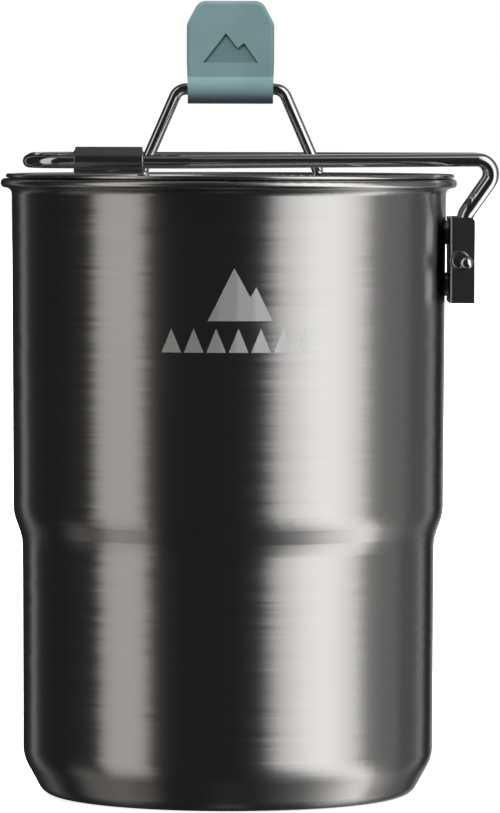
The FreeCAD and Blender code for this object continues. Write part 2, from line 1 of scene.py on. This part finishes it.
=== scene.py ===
"""Looks for the cooking pot set: its materials, an etched mark on the wall, studio light and the camera."""

import math

import bmesh
import bpy
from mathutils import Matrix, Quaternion, Vector
from mathutils.bvhtree import BVHTree


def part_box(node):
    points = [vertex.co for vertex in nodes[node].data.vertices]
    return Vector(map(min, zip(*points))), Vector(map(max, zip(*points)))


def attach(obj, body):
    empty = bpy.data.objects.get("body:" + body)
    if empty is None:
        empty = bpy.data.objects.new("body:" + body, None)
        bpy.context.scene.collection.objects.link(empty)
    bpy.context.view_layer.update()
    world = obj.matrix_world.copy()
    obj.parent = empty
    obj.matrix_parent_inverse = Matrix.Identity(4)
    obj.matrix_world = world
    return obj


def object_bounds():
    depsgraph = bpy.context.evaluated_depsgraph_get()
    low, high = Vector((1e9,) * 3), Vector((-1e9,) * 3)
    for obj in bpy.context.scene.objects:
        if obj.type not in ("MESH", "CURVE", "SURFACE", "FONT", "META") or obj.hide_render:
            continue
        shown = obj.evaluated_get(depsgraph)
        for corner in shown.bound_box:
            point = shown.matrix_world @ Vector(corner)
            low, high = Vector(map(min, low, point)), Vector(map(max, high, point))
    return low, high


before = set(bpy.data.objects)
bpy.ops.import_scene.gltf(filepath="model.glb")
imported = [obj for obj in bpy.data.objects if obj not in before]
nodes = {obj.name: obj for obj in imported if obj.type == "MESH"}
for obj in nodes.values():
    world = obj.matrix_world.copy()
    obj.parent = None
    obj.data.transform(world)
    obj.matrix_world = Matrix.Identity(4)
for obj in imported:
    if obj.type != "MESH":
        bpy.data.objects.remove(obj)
cad_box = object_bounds()

# Driving places, in metres, all read from the frame.
POT_LOW, POT_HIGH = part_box("pot_body")
POT_RADIUS = POT_HIGH.y
POT_HEIGHT = POT_HIGH.z
HEM_LOW, HEM_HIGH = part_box("lid_panel")
HEM_MIDDLE = (HEM_LOW.x + HEM_HIGH.x) / 2
GRIP_LOW, GRIP_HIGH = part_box("bail_grip")
GRIP_ROLL_TOP = GRIP_LOW.z + 2 * GRIP_HIGH.y
TAB_LIMIT = GRIP_HIGH.y * 0.7
TOP = GRIP_HIGH.z
MIDDLE_X = (cad_box[0].x + cad_box[1].x) / 2

# The rim's bead and the lid's hem are rolls of these radii. The smooth ring over the hem is a little larger.
BEAD_ROUND = 0.00092
HEM_ROUND = 0.00045
HEM_SCALE = 1.012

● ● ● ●

Written request:
Repeat the material from above exactly, word for word.

Exercise solution:
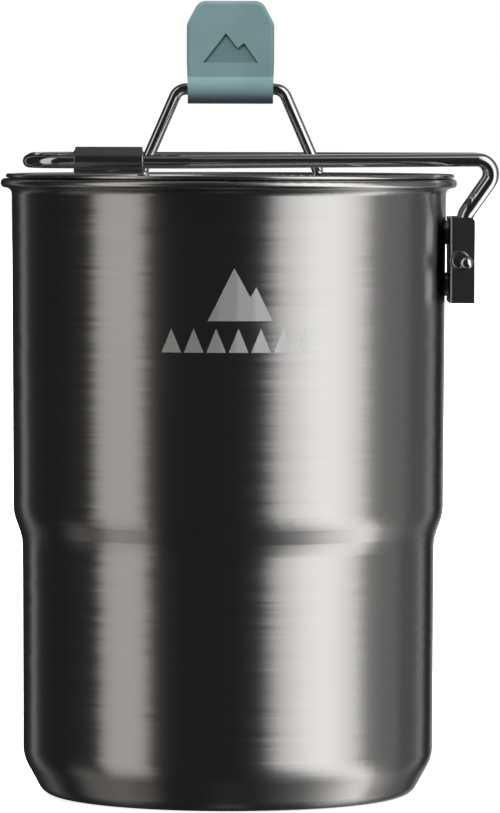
The FreeCAD and Blender code for this object continues. Write part 2, from line 1 of scene.py on. This part finishes it.
=== scene.py ===
"""Looks for the cooking pot set: its materials, an etched mark on the wall, studio light and the camera."""

import math

import bmesh
import bpy
from mathutils import Matrix, Quaternion, Vector
from mathutils.bvhtree import BVHTree


def part_box(node):
    points = [vertex.co for vertex in nodes[node].data.vertices]
    return Vector(map(min, zip(*points))), Vector(map(max, zip(*points)))


def attach(obj, body):
    empty = bpy.data.objects.get("body:" + body)
    if empty is None:
        empty = bpy.data.objects.new("body:" + body, None)
        bpy.context.scene.collection.objects.link(empty)
    bpy.context.view_layer.update()
    world = obj.matrix_world.copy()
    obj.parent = empty
    obj.matrix_parent_inverse = Matrix.Identity(4)
    obj.matrix_world = world
    return obj


def object_bounds():
    depsgraph = bpy.context.evaluated_depsgraph_get()
    low, high = Vector((1e9,) * 3), Vector((-1e9,) * 3)
    for obj in bpy.context.scene.objects:
        if obj.type not in ("MESH", "CURVE", "SURFACE", "FONT", "META") or obj.hide_render:
            continue
        shown = obj.evaluated_get(depsgraph)
        for corner in shown.bound_box:
            point = shown.matrix_world @ Vector(corner)
            low, high = Vector(map(min, low, point)), Vector(map(max, high, point))
    return low, high


before = set(bpy.data.objects)
bpy.ops.import_scene.gltf(filepath="model.glb")
imported = [obj for obj in bpy.data.objects if obj not in before]
nodes = {obj.name: obj for obj in imported if obj.type == "MESH"}
for obj in nodes.values():
    world = obj.matrix_world.copy()
    obj.parent = None
    obj.data.transform(world)
    obj.matrix_world = Matrix.Identity(4)
for obj in imported:
    if obj.type != "MESH":
        bpy.data.objects.remove(obj)
cad_box = object_bounds()

# Driving places, in metres, all read from the frame.
POT_LOW, POT_HIGH = part_box("pot_body")
POT_RADIUS = POT_HIGH.y
POT_HEIGHT = POT_HIGH.z
HEM_LOW, HEM_HIGH = part_box("lid_panel")
HEM_MIDDLE = (HEM_LOW.x + HEM_HIGH.x) / 2
GRIP_LOW, GRIP_HIGH = part_box("bail_grip")
GRIP_ROLL_TOP = GRIP_LOW.z + 2 * GRIP_HIGH.y
TAB_LIMIT = GRIP_HIGH.y * 0.7
TOP = GRIP_HIGH.z
MIDDLE_X = (cad_box[0].x + cad_box[1].x) / 2

# The rim's bead and the lid's hem are rolls of these radii. The smooth ring over the hem is a little larger.
BEAD_ROUND = 0.00092
HEM_ROUND = 0.00045
HEM_SCALE = 1.012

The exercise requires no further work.